The British response to the entire transport system being blown up and grinding to a halt is entirely different to the American one to some office buildings falling over. On 9/11 (it should be technically 11/9, seeing as the properly be the smallest system of periods of time first, working up - days, months, years... BUT NO... we have to follow the yankee system which MAKES NO SENSE) everybody ran around screaming hysterically, then promptly blew the crap out of some random countries and whinged about it forever. On 7/7 (what the fuck? They're going to need a smoother name than 7/7 if they want to make this thing sound cool. The London Transport Catastrophe. Or THE DAY THE EARTH EXPLODED. Or IT'S RAINING BITS OF BUSES. Sung by a group of chorus girls to the tune of 'It's raining men') everybody got a bit depressed then started queueing to get the boat home. Yes, the boat home.

God, I love Britain. And I especially love our news reportage. Because we're meant to be totally impartial, we're not allowed to state THE FUCKING OBVIOUS.

"Yes, several tube trains and, uh, a bus, have exploded and, uh... at the moment, the hypothesis is that it's a power surge of some sort."

A power surge. Oh man. Not terrorists, no... one of those magic power surges that can take out several trains and an UNLUCKY bus in the space of an hour. And I seriously worship those newsreaders for their ability to take twenty minutes' worth of news, and stretch it out to be a full day's worth of material. The secret? Simple, and in five easy steps you too can be a disaster newsreader:

How to fill up a day's worth of news programming with very little information for Dummies (a reference for the rest of us!)
1: Recap. Allllllways recap. Do so every now and again, just in case somebody has JUST turned on the tv/woken up from a coma. Often, it might be a good idea to recap half way through a sentence. Or even a word.
"And now we go onto our reporter in Picadil- just to recap, the sky is falling and we all are going to die."
2: Flit rapidly between many random newsreaders standing in front of busy streets. Often, it's a good idea to have newsreaders who have no idea what's going on and can't hear what the anchorman is saying. It's also a good idea to cut the reporters off mid-sentence to cut to another reporter.
3: Have interviews with people who happened to be walking past when the incident in question took place. These people should all be unattractive, as to not dirty the viewing pleasure for me, and must all give long rambling statements that make no sense/have very little content.
4: Have long camera shots of nothing in particular. Assure the audience how exciting it all is.
5: Repeat yourself ever five minutes. ALWAYS REPEAT.

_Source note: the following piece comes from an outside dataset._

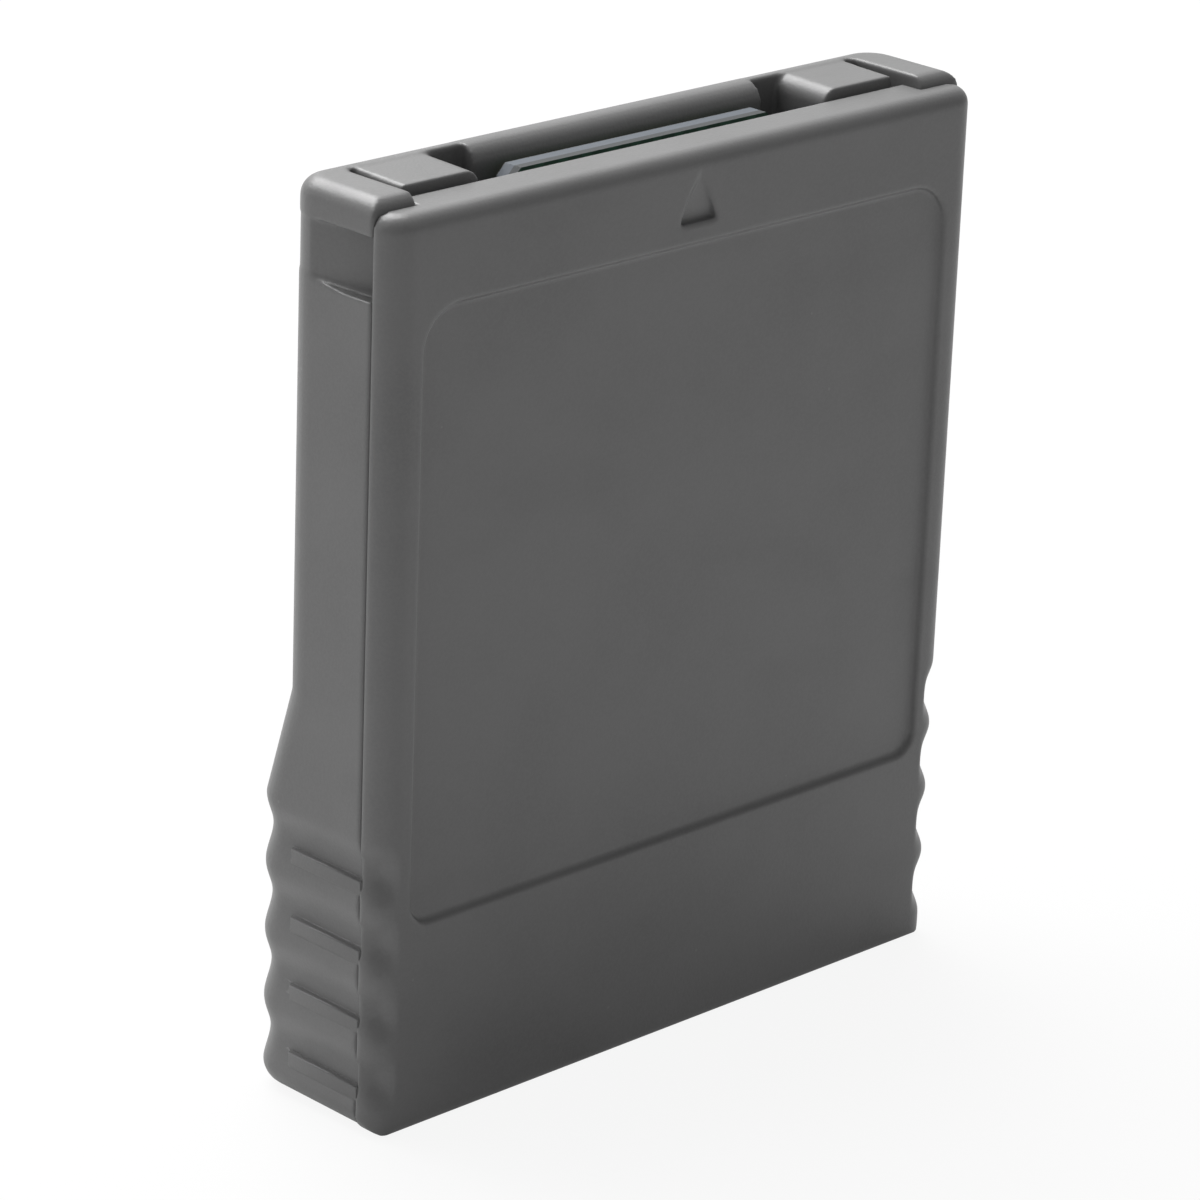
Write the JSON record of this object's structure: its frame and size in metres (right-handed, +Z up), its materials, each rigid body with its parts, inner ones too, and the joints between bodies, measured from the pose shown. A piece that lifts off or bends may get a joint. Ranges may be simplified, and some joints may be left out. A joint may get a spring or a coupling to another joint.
{
  "type": "memory card adapter",
  "caption": "Flat two-shell adapter with a board edge connector at the top and a card slot in its swollen, grooved grip end.",
  "frame": {"origin": "centre of the bounding box's bottom face, where the flat grip end rests", "axes": "+Z up from the grip end to the connector mouth, -Y out of the front cover's label face, +X to the right seen from the front"},
  "size_m": [0.042, 0.01, 0.05],
  "materials": {
    "grey_plastic": "fine matte texture",
    "board_laminate": "solder-masked laminate",
    "gold_plate": "bright plate",
    "black_plastic": "satin",
    "shield_steel": "satin",
    "spring_bronze": "satin",
    "resistor_ceramic": "satin",
    "capacitor_ceramic": "satin",
    "tinned_metal": "satin"
  },
  "bodies": {
    "root": {"front_cover": "grey_plastic", "rear_cover": "grey_plastic", "circuit_board": "board_laminate", "edge_fingers": "gold_plate", "socket_base": "black_plastic", "socket_shield": "shield_steel", "signal_contacts": "spring_bronze", "detect_spring": "spring_bronze", "detect_post": "spring_bronze", "protect_spring": "spring_bronze", "protect_post": "spring_bronze", "resistor_bodies": "resistor_ceramic", "resistor_ends": "tinned_metal", "capacitor_bodies": "capacitor_ceramic", "capacitor_ends": "tinned_metal", "contact_solder": "tinned_metal", "shield_solder": "tinned_metal"}
  },
  "joints": []
}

And there you go, you're a newsreader.

Also, if you.................. want to be Tony............ Blaire, just look........... sol......... emn, and include an............... irrelevant pause ever...... few............. words. That's all............. you........... nee.................. d.

Ah Tony, King of the Power Pause.

God Bless You, London. Especially tomorrow, when it will probably be a criminal offense to be carrying a suitcase on a train without written permission from, like, fifteen Governmental bodies.